What is required: In full and without alteration, give the listing again.

Data block:
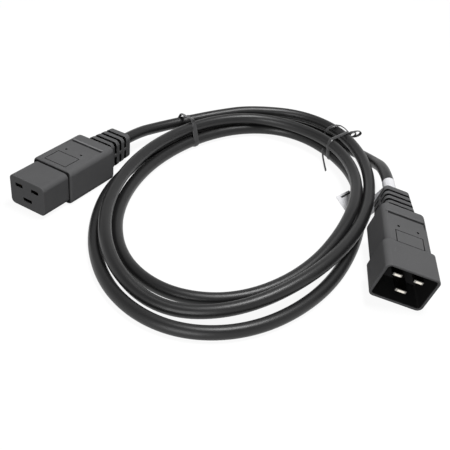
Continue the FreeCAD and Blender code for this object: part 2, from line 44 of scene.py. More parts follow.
# ---------------------------------------------------------------- camera
# Stands in front of the socket and a little to its right, looking down on the coil.
camera_right, camera_up = Vector((0.8448, 0.5274, 0.0901)), Vector((-0.3674, 0.4495, 0.8142))
camera_back = camera_right.cross(camera_up)
camera = bpy.data.objects.new("Camera", bpy.data.cameras.new("Camera"))
camera.data.lens, camera.data.sensor_width, camera.data.clip_start = 56, 36, 0.02
camera.matrix_world = Matrix.LocRotScale(
    Vector((0.2788, -0.3016, 0.2571)),
    Matrix((camera_right, camera_up, camera_back)).transposed().to_quaternion(), None)
scene.collection.objects.link(camera)
scene.camera = camera

# ---------------------------------------------------------------- cord
# An 8 mm three-core lead in a soft black PVC sheath, extruded round the twisted cores. It leaves
# the socket, makes three loose turns, clockwise from above, and runs out of them into the plug.
CORD = 0.008
# Each connector's length, where the middle of its face stands and how it is turned. The plug
# rests on the lower right corner of its mouth, and the lead holds its other end up.
SOCKET_LENGTH, PLUG_LENGTH = 0.091, 0.0873
SOCKET = Matrix.Translation((0, -0.0455, 0.0124))
PLUG_YAW, PLUG_ROLL, PLUG_DIP = radians(26.78), radians(15.03), radians(2.45)
PLUG = (Matrix.Translation((0.22508, 0.01391, 0.01567825)) @ Matrix.Rotation(PLUG_YAW, 4, "Z")
        @ Matrix.Rotation(PLUG_ROLL, 4, "Y") @ Matrix.Rotation(PLUG_DIP, 4, "X"))

# Each turn is a leaning oval: its middle, its half width and half length, and its lean in
# degrees. It has twelve stations, from its left end on, and the cord passes into it from the
# turn before over the first of them. The last turn only begins. Heights are of the cord's middle.
OVALS = [(0.1019, 0.050, 0.0809, 0.126, 8.5), (0.1003, 0.046, 0.0743, 0.108, 9.5),
         (0.0995, 0.039, 0.0845, 0.1275, 17), (0.1019, 0.050, 0.0809, 0.126, 8.5)]
PASSES_FROM, PASSES_OVER = [0, 0, 1.2, 0], [3, 3, 4.5, 1.6]
LOW, MID, TIED, TOP = 0.004, 0.0046, 0.0052, 0.0139
HEIGHTS = [[TOP] * 5 + [0.0135, 0.0131, TOP, 0.008, 0.0046, 0.0115, TOP],
           [TOP] * 7 + [0.0075, LOW, LOW, LOW, LOW],
           [0.0044, TIED, TIED, TIED, TIED, 0.0051, MID, 0.0042, LOW, LOW, LOW, LOW],
           [0.0043, TIED, TIED, TIED]]
# Stations (turn, number) that lie pushed outwards by their neighbours, and how far.
PUSHED = {(1, 4): (0.0012, 0.0015), (1, 5): (0.0022, 0.0016), (2, 5): (0.0032, 0.0020)}
# The way in takes the place of the first turn's first two stations.
WAY_IN = [(0, 0.064, 0.0124), (0.0045, 0.0845, 0.0105), (0.014, 0.1065, 0.0105),
          (0.029, 0.1295, 0.0126)]
WAY_OUT = [(0.127, 0.1625, 0.0052), (0.151, 0.151, 0.0084), PLUG @ Vector((0, PLUG_LENGTH + 0.034, 0)),
           PLUG @ Vector((0, PLUG_LENGTH, 0))]

line = [SOCKET @ Vector((0, SOCKET_LENGTH, 0))] + WAY_IN
for turn, heights in enumerate(HEIGHTS):
    for station, height in enumerate(heights):
        if turn == 0 and station < 2:
            continue
        mix = min(1.0, max(0.0, (station - PASSES_FROM[turn]) / PASSES_OVER[turn]))
        x, y, half_width, half_length, lean = (
            before * (1 - mix) + after * mix
            for before, after in zip(OVALS[max(0, turn - 1)], OVALS[turn]))
        angle, lean = radians(30 * station), radians(lean)
        u, v = -half_width * cos(angle), half_length * sin(angle)
        dx, dy = PUSHED.get((turn, station), (0, 0))
        line.append((x + u * cos(lean) - v * sin(lean) + dx, y + u * sin(lean) + v * cos(lean) + dy,
                     height))
line += WAY_OUT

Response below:
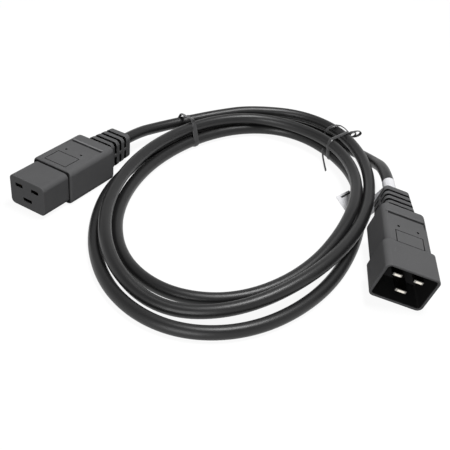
Continue the FreeCAD and Blender code for this object: part 2, from line 44 of scene.py. More parts follow.
# ---------------------------------------------------------------- camera
# Stands in front of the socket and a little to its right, looking down on the coil.
camera_right, camera_up = Vector((0.8448, 0.5274, 0.0901)), Vector((-0.3674, 0.4495, 0.8142))
camera_back = camera_right.cross(camera_up)
camera = bpy.data.objects.new("Camera", bpy.data.cameras.new("Camera"))
camera.data.lens, camera.data.sensor_width, camera.data.clip_start = 56, 36, 0.02
camera.matrix_world = Matrix.LocRotScale(
    Vector((0.2788, -0.3016, 0.2571)),
    Matrix((camera_right, camera_up, camera_back)).transposed().to_quaternion(), None)
scene.collection.objects.link(camera)
scene.camera = camera

# ---------------------------------------------------------------- cord
# An 8 mm three-core lead in a soft black PVC sheath, extruded round the twisted cores. It leaves
# the socket, makes three loose turns, clockwise from above, and runs out of them into the plug.
CORD = 0.008
# Each connector's length, where the middle of its face stands and how it is turned. The plug
# rests on the lower right corner of its mouth, and the lead holds its other end up.
SOCKET_LENGTH, PLUG_LENGTH = 0.091, 0.0873
SOCKET = Matrix.Translation((0, -0.0455, 0.0124))
PLUG_YAW, PLUG_ROLL, PLUG_DIP = radians(26.78), radians(15.03), radians(2.45)
PLUG = (Matrix.Translation((0.22508, 0.01391, 0.01567825)) @ Matrix.Rotation(PLUG_YAW, 4, "Z")
        @ Matrix.Rotation(PLUG_ROLL, 4, "Y") @ Matrix.Rotation(PLUG_DIP, 4, "X"))

# Each turn is a leaning oval: its middle, its half width and half length, and its lean in
# degrees. It has twelve stations, from its left end on, and the cord passes into it from the
# turn before over the first of them. The last turn only begins. Heights are of the cord's middle.
OVALS = [(0.1019, 0.050, 0.0809, 0.126, 8.5), (0.1003, 0.046, 0.0743, 0.108, 9.5),
         (0.0995, 0.039, 0.0845, 0.1275, 17), (0.1019, 0.050, 0.0809, 0.126, 8.5)]
PASSES_FROM, PASSES_OVER = [0, 0, 1.2, 0], [3, 3, 4.5, 1.6]
LOW, MID, TIED, TOP = 0.004, 0.0046, 0.0052, 0.0139
HEIGHTS = [[TOP] * 5 + [0.0135, 0.0131, TOP, 0.008, 0.0046, 0.0115, TOP],
           [TOP] * 7 + [0.0075, LOW, LOW, LOW, LOW],
           [0.0044, TIED, TIED, TIED, TIED, 0.0051, MID, 0.0042, LOW, LOW, LOW, LOW],
           [0.0043, TIED, TIED, TIED]]
# Stations (turn, number) that lie pushed outwards by their neighbours, and how far.
PUSHED = {(1, 4): (0.0012, 0.0015), (1, 5): (0.0022, 0.0016), (2, 5): (0.0032, 0.0020)}
# The way in takes the place of the first turn's first two stations.
WAY_IN = [(0, 0.064, 0.0124), (0.0045, 0.0845, 0.0105), (0.014, 0.1065, 0.0105),
          (0.029, 0.1295, 0.0126)]
WAY_OUT = [(0.127, 0.1625, 0.0052), (0.151, 0.151, 0.0084), PLUG @ Vector((0, PLUG_LENGTH + 0.034, 0)),
           PLUG @ Vector((0, PLUG_LENGTH, 0))]

line = [SOCKET @ Vector((0, SOCKET_LENGTH, 0))] + WAY_IN
for turn, heights in enumerate(HEIGHTS):
    for station, height in enumerate(heights):
        if turn == 0 and station < 2:
            continue
        mix = min(1.0, max(0.0, (station - PASSES_FROM[turn]) / PASSES_OVER[turn]))
        x, y, half_width, half_length, lean = (
            before * (1 - mix) + after * mix
            for before, after in zip(OVALS[max(0, turn - 1)], OVALS[turn]))
        angle, lean = radians(30 * station), radians(lean)
        u, v = -half_width * cos(angle), half_length * sin(angle)
        dx, dy = PUSHED.get((turn, station), (0, 0))
        line.append((x + u * cos(lean) - v * sin(lean) + dx, y + u * sin(lean) + v * cos(lean) + dy,
                     height))
line += WAY_OUT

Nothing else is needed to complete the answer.